Bouwbedrijf schroeft vanaf medio 2022 fabriekswoningen in elkaar
Bouwbedrijf Van Wijnen zet vanaf de tweede helft van dit jaar woningen in elkaar die uit de fabriek zijn gerold. Met de ‘industriële’ productie van huizen hoopt de onderneming sneller en goedkoper woningen op te leveren, wat moet helpen in de strijd tegen de woningnood. Van Wijnen hoopt met beter betaalbare huizen ook meer marktaandeel te veroveren.
Voor de productie en assemblage van de fabriekswoningen werkt Van Wijnen sinds vorig jaar samen met het Eindhovense technologieconcern VDL Groep. Dat bedrijf maakt in zijn voormalige bussenfabriek in Heerenveen afzonderlijke woningruimtes, zoals badkamers en toiletten, die later op de bouwplaats worden ingebouwd.

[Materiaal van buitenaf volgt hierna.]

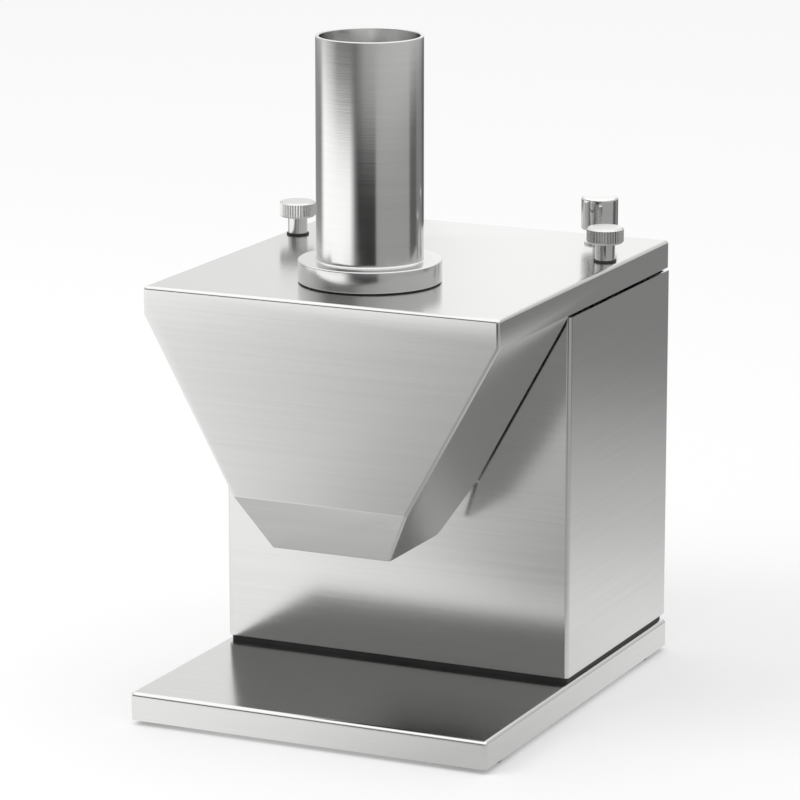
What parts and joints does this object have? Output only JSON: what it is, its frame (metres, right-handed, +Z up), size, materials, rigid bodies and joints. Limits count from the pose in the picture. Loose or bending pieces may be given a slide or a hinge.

Voor de nieuw aanpak moest het bedrijf uit Baarn naar eigen zeggen veel investeren, maar Van Wijnen wist 2021 toch af te sluiten met een hogere winst dan een jaar eerder. Van Wijnen dankte dat hogere resultaat onder andere aan een recordomzet van bijna 1,2 miljard euro, tegenover 1 miljard euro in 2020.

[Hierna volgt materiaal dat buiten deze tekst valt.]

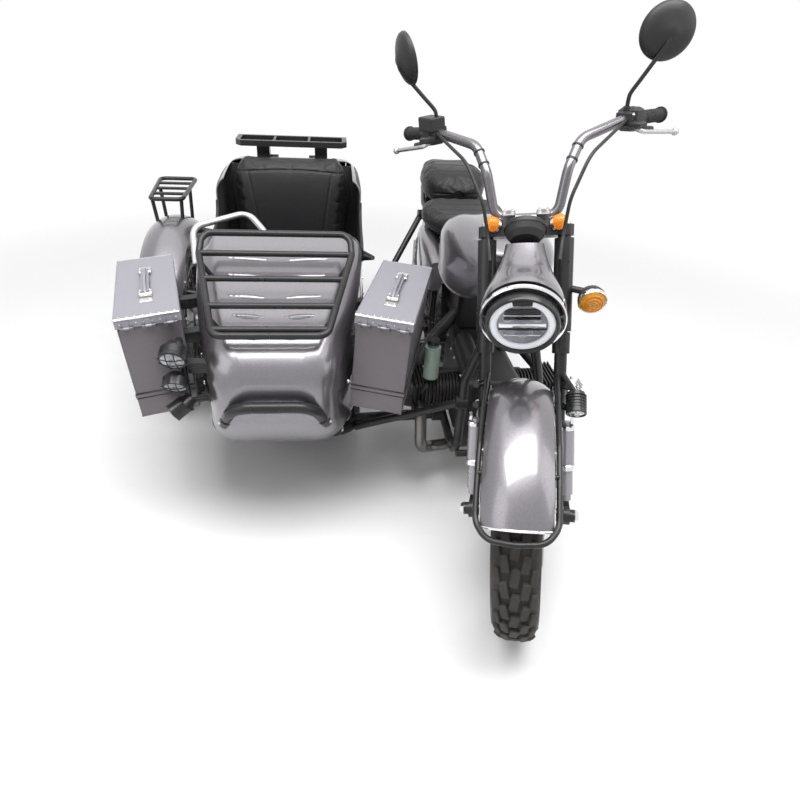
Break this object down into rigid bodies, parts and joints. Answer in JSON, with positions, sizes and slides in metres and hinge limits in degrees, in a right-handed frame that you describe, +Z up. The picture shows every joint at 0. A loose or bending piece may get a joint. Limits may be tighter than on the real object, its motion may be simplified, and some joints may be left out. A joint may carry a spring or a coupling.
{
  "type": "sidecar motorcycle",
  "caption": "Flat-twin motorcycle with a steel-bodied sidecar, spoked wheels, steel side boxes, nose rack and steerable front end, parked with the front wheel turned.",
  "frame": {"origin": "on the ground at the middle of the whole machine's outline", "axes": "+Z up, -Y forward, +X to the rider's left; the sidecar is on the -X side"},
  "size_m": [1.6546, 2.157, 1.5138],
  "materials": {
    "black_metal": "satin black powder coat",
    "paint": "glossy warm grey metallic",
    "box_paint": "satin grey paint on steel",
    "engine_black": "black engine enamel",
    "chrome": "polished",
    "spring": "painted springs and covers",
    "leather": "black, stitched",
    "satin_grey": "satin grey",
    "lamp": "black housing with clear lens",
    "amber": "amber lens",
    "red": "red lens",
    "bottle": "translucent bottle",
    "plastic": "black, fine grain",
    "tyre": "block tread, dusty",
    "wheel_metal": "black rim, bright spokes"
  },
  "bodies": {
    "chassis": {"bike_frame": "black_metal", "engine_block": "engine_black", "cylinders": "engine_black", "intake": "engine_black", "exhaust": "chrome", "swingarm": "black_metal", "final_drive": "black_metal", "suspension_units": "spring", "fuel_tank": "paint", "rider_saddle": "leather", "pillion_seat": "leather", "rear_fender": "paint", "rear_lamps": "red", "side_covers": "paint", "fluid_bottle": "bottle", "foot_pegs": "black_metal", "sidecar_frame": "black_metal", "sidecar_arm": "black_metal", "sidecar_tub": "paint", "sidecar_seat": "leather", "sidecar_backrest": "leather", "nose_rack": "black_metal", "grab_rail": "satin_grey", "front_bumper": "black_metal", "sidecar_fender": "paint", "fender_rack": "black_metal", "carrier_tray": "black_metal", "driving_lamps": "lamp", "sidecar_brackets": "black_metal", "inner_box": "box_paint", "outer_box": "box_paint"},
    "steering": {"fork": "black_metal", "fork_covers": "paint", "leading_links": "black_metal", "front_shocks": "spring", "headlight_nacelle": "paint", "headlight": "lamp", "instrument_pod": "plastic", "handlebar": "paint", "hand_controls": "plastic", "mirrors": "black_metal", "front_fender": "paint", "fender_guard": "black_metal", "indicator_lamps": "amber", "auxiliary_lamp": "lamp", "brake_caliper": "engine_black", "control_cables": "plastic"},
    "front_wheel": {"front_tyre": "tyre", "front_wheel": "wheel_metal"},
    "rear_wheel": {"rear_tyre": "tyre", "rear_wheel": "wheel_metal"},
    "sidecar_wheel": {"sidecar_tyre": "tyre", "sidecar_wheel": "wheel_metal"},
    "inner_lid": {"inner_box_lid": "box_paint"},
    "outer_lid": {"outer_box_lid": "box_paint"},
    "trunk_lid": {"trunk_lid": "paint"}
  },
  "joints": [
    {"name": "steering", "type": "hinge", "parent": "chassis", "child": "steering", "pos_m": [0.42499, -0.43587, 0.79909], "axis": [0, 0.454, 0.891], "range_deg": [-19, 57]},
    {"name": "front_spin", "type": "hinge", "parent": "steering", "child": "front_wheel", "pos_m": [0.39871, -0.76458, 0.32209], "axis": [0.9455, -0.2901, 0.1478], "continuous": true},
    {"name": "rear_spin", "type": "hinge", "parent": "chassis", "child": "rear_wheel", "pos_m": [0.42499, 0.66651, 0.325], "axis": [1, 0, 0], "continuous": true},
    {"name": "sidecar_spin", "type": "hinge", "parent": "chassis", "child": "sidecar_wheel", "pos_m": [-0.71501, 0.38651, 0.325], "axis": [1, 0, 0], "continuous": true},
    {"name": "inner_lid_hinge", "type": "hinge", "parent": "chassis", "child": "inner_lid", "pos_m": [0.03622, -0.45033, 0.72172], "axis": [0.9646, -0.2585, -0.0523], "range_deg": [0, 105]},
    {"name": "outer_lid_hinge", "type": "hinge", "parent": "chassis", "child": "outer_lid", "pos_m": [-0.58224, -0.46633, 0.73772], "axis": [0.9646, 0.2585, 0.0523], "range_deg": [0, 105]},
    {"name": "trunk_hinge", "type": "hinge", "parent": "chassis", "child": "trunk_lid", "pos_m": [-0.26701, 0.82651, 0.906], "axis": [1, 0, 0], "range_deg": [0, 75]}
  ]
}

Van Wijnen, met ruim 2100 medewerkers, kijkt positief vooruit. Door de krapte op de woningmarkt wil vrijwel iedere politieke partij in Nederland dat er snel meer huizen bijkomen, dus er zal voorlopig meer dan genoeg werk zijn. Wel zijn er zorgen over de steeds duurdere bouwmaterialen en de oorlog tussen Rusland en Oekraïne, die bijvoorbeeld ook de beschikbaarheid van hout raakt. Daarnaast blijft het voor Van Wijnen lastig om genoeg medewerkers te vinden.